VOODOO DAYS AT LA CASA FABULOSA

An Unconventional Memoir

by David Domine

Pub Date: Sept. 19th, 2016
ISBN: 978-0-692-73466-7
Publisher: Myrtle & LaMere

A collection of real-life spooky tales of an old Kentucky neighborhood.

You know that a collection of paranormal tales is doing its job when you become just the tiniest bit reluctant to read it after dark. Technically, food writer Dominé’s (True Ghost Stories and Eerie Legends from America’s Most Haunted Neighborhood, 2014, etc.) memoir is more ghost-suggestive than ghost-specific—that is, no actual apparitions appear. Still, it may send tingles up readers’ spines. La Casa Fabulosa is the name that Dominé gave to a six-bedroom, three-story Victorian fixer-upper; he and his boyfriend moved into it in 1999. Located in a slowly gentrifying area of Louisville, his new home offered all sorts of fanciful period touches, including intertwining pillars and dragonlike gargoyles. It also had pictures that spontaneously fell from the walls and unexplained sounds of footsteps or an occasional moan. Dominé mostly opts for a rational view of the spooky goings-on—an old house settling or an electrical mishap caused by ancient wiring. But he still investigated the phenomena in ways that may seem foolhardy to readers who don’t like wandering alone in big, old houses. Soon, he was exploring the other oddities that abounded in his colorful neighborhood. The author eventually discovered the legend of the Witches’ Tree and met transient Romani people, drug addicts, cross-dressers, sewer-dwelling hoboes, a mysterious character called the Stick Witch, and an elusive voodoo queen. Dominé knows how to string readers along; he typically starts with something heard happening somewhere else: “One night, a strange metallic clanging and rattling woke me from a deep sleep around half past three. Ghosts?” The book’s biggest flaw, though, is that he doesn’t know when to stop. After the umpteenth event, readers may think that Dominé should have simply assumed that something “unexplained” was actually something mundane. Still, the author does so much so well that most readers won’t mind.

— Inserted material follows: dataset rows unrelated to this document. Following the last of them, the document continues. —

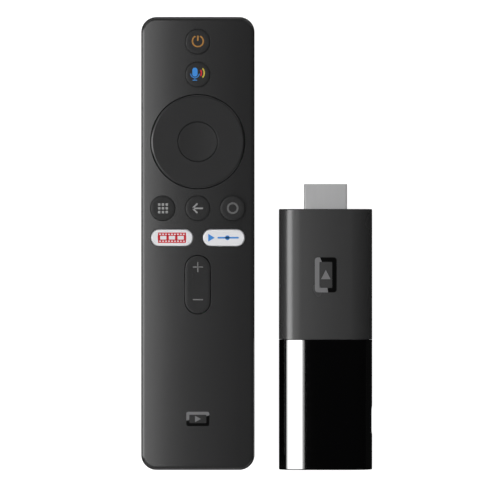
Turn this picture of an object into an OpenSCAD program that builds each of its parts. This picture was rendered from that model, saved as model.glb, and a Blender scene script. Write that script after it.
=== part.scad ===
// Streaming media player set: a slim voice remote lying beside an HDMI stick.
// Millimetres, +Z up. z = 0 is the surface both lie on, +Y runs towards the remote's top end
// and the stick's plug, and the origin is under the middle of the set. Each item is drawn with
// y = 0 at its own bottom end and x = 0 on its own centreline, then moved into place.

/* [Remote body] */
// Length of the remote
remote_l = 146.3; // [146:0.1:150]
// Width of the remote
remote_w = 36.6; // [36.6:0.1:40]
// Thickness of the remote at the middle of its front face
remote_h = 14.6; // [14.6:0.1:15]
// Radius of the four corners, seen from the front
remote_corner_r = 4.9; // [4:0.1:8]
// Thickness of the moulded walls
wall = 1.5; // [1.4:0.05:1.6]
// Height of the line where the two shells part
parting_z = 7; // [6.5:0.1:7.5]
// Fall of the crowned front face from its middle to its sides
crown_fall = 0.66; // [0.2:0.01:0.7]

/* [Remote controls] */
// Power button, distance from the bottom end
power_y = 138.3; // [137.5:0.1:138.5]
// Voice button, distance from the bottom end
voice_y = 127.7; // [127:0.1:128]
// Centre of the d-pad, distance from the bottom end
dpad_y = 106; // [105.5:0.1:106.5]
// Row of three round buttons, distance from the bottom end
row_y = 84.5; // [84:0.1:85]
// Row of two shortcut buttons, distance from the bottom end
shortcut_y = 75; // [74.5:0.1:75.2]
// Centre of the volume rocker, distance from the bottom end
volume_y = 59.85; // [59.8:0.05:60.2]
// Spacing of the three round buttons
row_pitch = 11.25; // [10.5:0.05:11.4]
// Diameter of a round button
button_d = 7.8; // [7.5:0.1:8.4]
// Outer diameter of the d-pad ring
dpad_d = 30.2; // [29.5:0.1:30.4]
// Diameter of the OK button
ok_d = 12.5; // [12:0.1:12.6]
// Offset of a shortcut button from the centreline
shortcut_x = 8.35; // [8.2:0.05:8.4]
// Length of a shortcut button
shortcut_l = 13.4; // [12:0.1:13.6]
// Height of a shortcut button
shortcut_w = 5.2; // [5:0.1:6]
// Length of the volume rocker
volume_l = 18.7; // [17:0.1:18.8]
// Width of the volume rocker
volume_w = 8; // [7:0.1:8.4]
// Clearance between a cap and its hole
cap_gap = 0.25; // [0.2:0.01:0.3]
// Travel of a button
travel = 0.6; // [0.4:0.05:0.6]

/* [Batteries] */
// Diameter of a cell
cell_d = 10.5; // [10:0.1:10.5]
// Length of a cell with its nub
cell_l = 44.5; // [44:0.1:44.5]
// Width of the battery door
door_w = 25; // [24.6:0.1:25.2]
// Length of the battery door
door_l = 49.4; // [49:0.1:49.6]

/* [Stick] */
// Length of the stick's housing, without its plug
stick_l = 84.3; // [84:0.1:90]
// Width of the stick
stick_w = 30.2; // [30.2:0.1:32]
// Thickness of the stick
stick_h = 15.2; // [15.2:0.1:15.6]
// Radius of the stick's gently crowned top
stick_crown_r = 113; // [100:1:300]
// Radius of the upper long edges, which run tangent into the crown
stick_top_r = 7.35; // [7.2:0.05:7.4]
// Length of the glossy sleeve
gloss_l = 42.1; // [41:0.1:44]
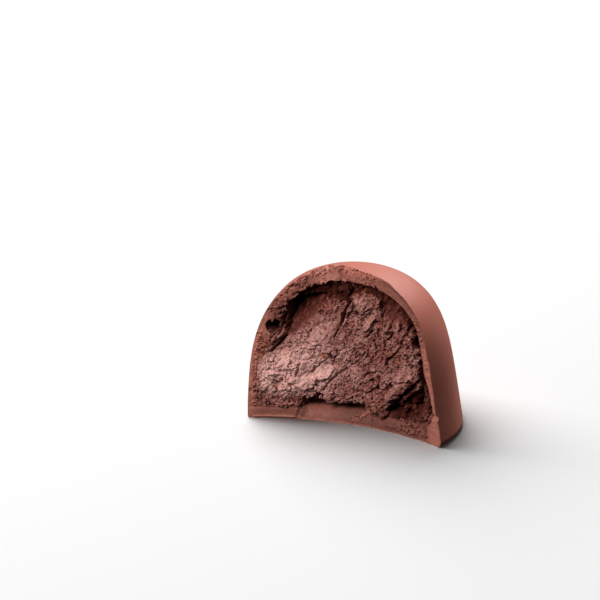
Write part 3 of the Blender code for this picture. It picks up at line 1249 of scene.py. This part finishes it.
    cracks: Sequence[Crack] = (
        Crack(((-0.1, 22.4), (-0.5, 20.8), (-1.4, 18.4), (-1.7, 16.9)), 0.38, 1.5),
        Crack(((-1.7, 16.9), (-2.5, 15.6), (-2.6, 14.4)), 0.26, 0.4),
        Crack(((12.9, 12.9), (13.3, 10.4), (14.4, 7.6), (15.0, 5.2)), 0.9, 3.2),
        Crack(((12.4, 10.0), (10.7, 8.1), (9.3, 6.6), (7.6, 4.8)), 0.45, 1.2),
        Crack(((-13.0, 11.6), (-11.8, 12.8), (-10.7, 14.3)), 0.34, 1.6),
        Crack(((-11.1, 15.9), (-11.1, 17.0), (-10.9, 18.4)), 0.34, 2.6),
        Crack(((5.1, 21.6), (5.2, 20.4), (5.7, 18.8)), 0.40, 2.2),
        Crack(((4.9, 17.0), (4.8, 15.8)), 0.34, 0.7),
        Crack(((8.2, 13.8), (7.2, 12.9), (6.5, 12.2), (6.2, 11.2)), 0.34, 0.9),
        Crack(((9.8, 13.8), (10.6, 12.4), (11.2, 11.4)), 0.3, 0.63),
        Crack(((4.0, 14.8), (4.6, 13.3)), 0.3, 0.63),
        Crack(((0.3, 10.3), (1.7, 11.5), (3.0, 13.2)), 0.24, 0.3),
        Crack(((2.2, 8.5), (3.6, 9.4), (5.0, 10.0)), 0.3, 0.42),
        Crack(((5.2, 8.8), (4.9, 7.4), (4.0, 6.4), (3.0, 5.8)), 0.3, 0.56),
        Crack(((-2.2, 12.4), (-2.7, 11.0)), 0.26, 0.56),
        Crack(((-8.2, 9.8), (-8.3, 8.8), (-8.6, 7.8)), 0.24, 0.56),
        Crack(((-7.3, 7.6), (-6.3, 8.5), (-4.6, 10.2)), 0.19, 0.35),
        Crack(((-13.2, 8.7), (-12.0, 8.8), (-10.6, 8.5)), 0.19, 0.28),
        Crack(((-8.0, 12.5), (-7.2, 12.5), (-6.4, 12.3)), 0.17, 0.28),
        Crack(((-4.6, 5.4), (-3.6, 6.8), (-2.4, 8.0), (-0.6, 9.6)), 0.36, 0.45),
        Crack(((8.8, 18.5), (8.6, 17.6)), 0.26, 1.2),
        Crack(((10.3, 18.4), (10.0, 17.2)), 0.26, 1.2),
        Crack(((6.6, 15.6), (7.3, 17.0)), 0.24, 0.63),
        Crack(((9.0, 14.8), (8.4, 15.4), (8.2, 16.0)), 0.26, 0.56),
        Crack(((5.9, 15.6), (6.0, 14.4)), 0.26, 0.63),
        Crack(((-6.9, 13.5), (-5.8, 13.0), (-4.7, 13.2)), 0.21, 0.28),
        Crack(((2.9, 15.6), (3.6, 16.6)), 0.21, 0.49),
    )
    strands: Sequence[Crack] = (
        Crack(((-12.2, 14.2), (-11.5, 15.2), (-11.3, 16.2), (-11.5, 17.4)), 0.24, -0.6),
        Crack(((-12.8, 13.2), (-12.2, 13.9), (-11.0, 14.9), (-10.4, 16.6)), 0.34, -0.9),
        Crack(((-0.9, 18.4), (0.2, 20.2), (0.6, 21.6)), 0.28, -0.6),
        Crack(((1.6, 18.4), (3.2, 20.0)), 0.25, -0.4),
        Crack(((2.2, 19.6), (4.0, 21.4)), 0.25, -0.4),
        Crack(((6.2, 16.8), (6.9, 18.4)), 0.3, -0.5),
        Crack(((8.8, 15.6), (9.6, 17.6)), 0.3, -0.5),
        Crack(((9.0, 5.2), (9.7, 6.2), (10.9, 7.5), (12.2, 8.4)), 0.32, -1.3),
        Crack(((-13.9, 2.6), (-13.5, 3.4), (-12.6, 2.7), (-11.0, 2.4), (-8.6, 2.5)), 0.35, -0.5),
    )
    flakes: Sequence[Flakes] = (
        Flakes(90, (1.2, 2.4), (0.35, 0.60), (10.0, 70.0), (0.10, 0.30), 5, (-16.0, 2.0, 2.0, 15.0)),
        Flakes(130, (0.5, 1.3), (0.25, 0.45), (45.0, 85.0), (0.10, 0.30), 9, (-2.0, 9.0, 13.0, 24.0)),
        Flakes(60, (0.7, 1.8), (0.30, 0.60), (10.0, 70.0), (0.10, 0.35), 7, (0.0, 3.0, 14.0, 12.0)),
        Flakes(900, (0.3, 0.8), (0.40, 0.80), (0.0, 90.0), (0.06, 0.26), 6),
    )
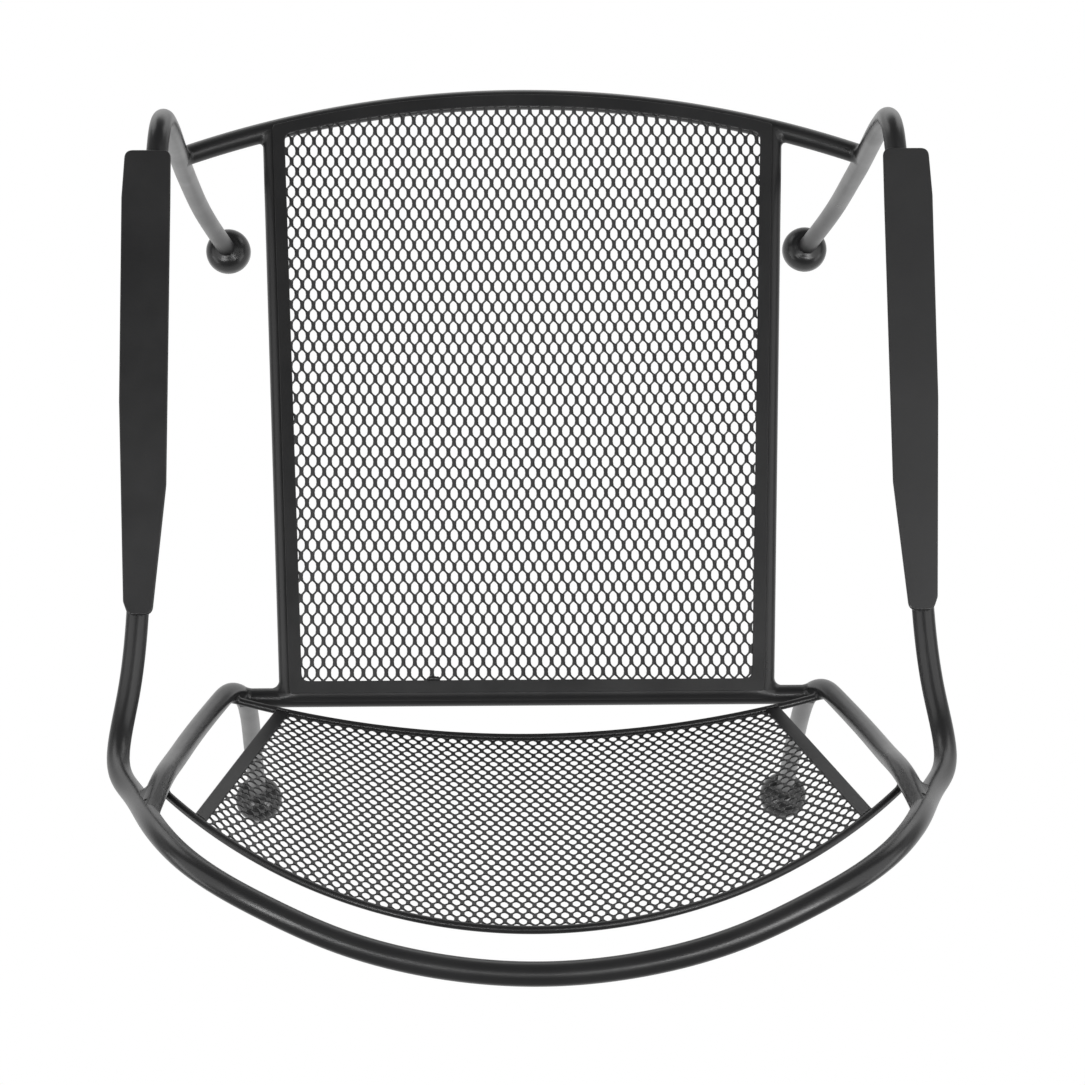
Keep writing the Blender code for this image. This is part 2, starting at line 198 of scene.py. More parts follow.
def coated_steel(name, peel=1.0, tone=0.0085, rough=0.30):
    """Glossy black powder coat: fine orange peel, faint cloudiness and specks of dust."""
    made, nodes, links, shader, where = new_material(name)
    shader.inputs["IOR"].default_value = 1.42

    def texture(scale, **inputs):
        node = nodes.new("ShaderNodeTexNoise")
        node.inputs["Scale"].default_value = scale
        for key, value in inputs.items():
            node.inputs[key].default_value = value
        links.new(where, node.inputs["Vector"])
        return node.outputs[0]

    cloud = texture(14.0, Detail=4.0, Roughness=0.6)
    fine = texture(420.0, Detail=3.0, Roughness=0.55)
    dust = texture(1500.0, Detail=1.0)

    mix = nodes.new("ShaderNodeMix")
    mix.data_type = "RGBA"
    mix.inputs[6].default_value = (tone, tone, tone * 1.04, 1.0)
    mix.inputs[7].default_value = (tone * 1.9, tone * 1.88, tone * 1.9, 1.0)
    speck = nodes.new("ShaderNodeMath")
    speck.operation = "MULTIPLY_ADD"
    links.new(ramp(nodes, links, dust, (0.66, 0.78), (0.0, 0.9)), speck.inputs[0])
    links.new(ramp(nodes, links, cloud, (0.45, 0.70), (0.0, 0.6)), speck.inputs[1])
    links.new(ramp(nodes, links, cloud, (0.35, 0.75), (0.0, 0.35)), speck.inputs[2])
    links.new(speck.outputs[0], mix.inputs[0])
    links.new(mix.outputs[2], shader.inputs["Base Color"])
    links.new(ramp(nodes, links, cloud, (0.3, 0.7), (rough - 0.035, rough + 0.045)),
              shader.inputs["Roughness"])
    bumpy(nodes, links, shader, fine, 0.11 * peel, 0.0004)
    return made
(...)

Consider how much information (and tone) he packs into just one sentence: “I had read about documented cases of weirdness where strange things, including coal, frogs and strips of meat—such as during the famous ‘Kentucky Meat Shower’ of March 3, 1876—had fallen from the sky, and I now wondered if Widmer House was spitting things at me to get my attention.”

An enjoyable memoir that will likely give readers goose bumps.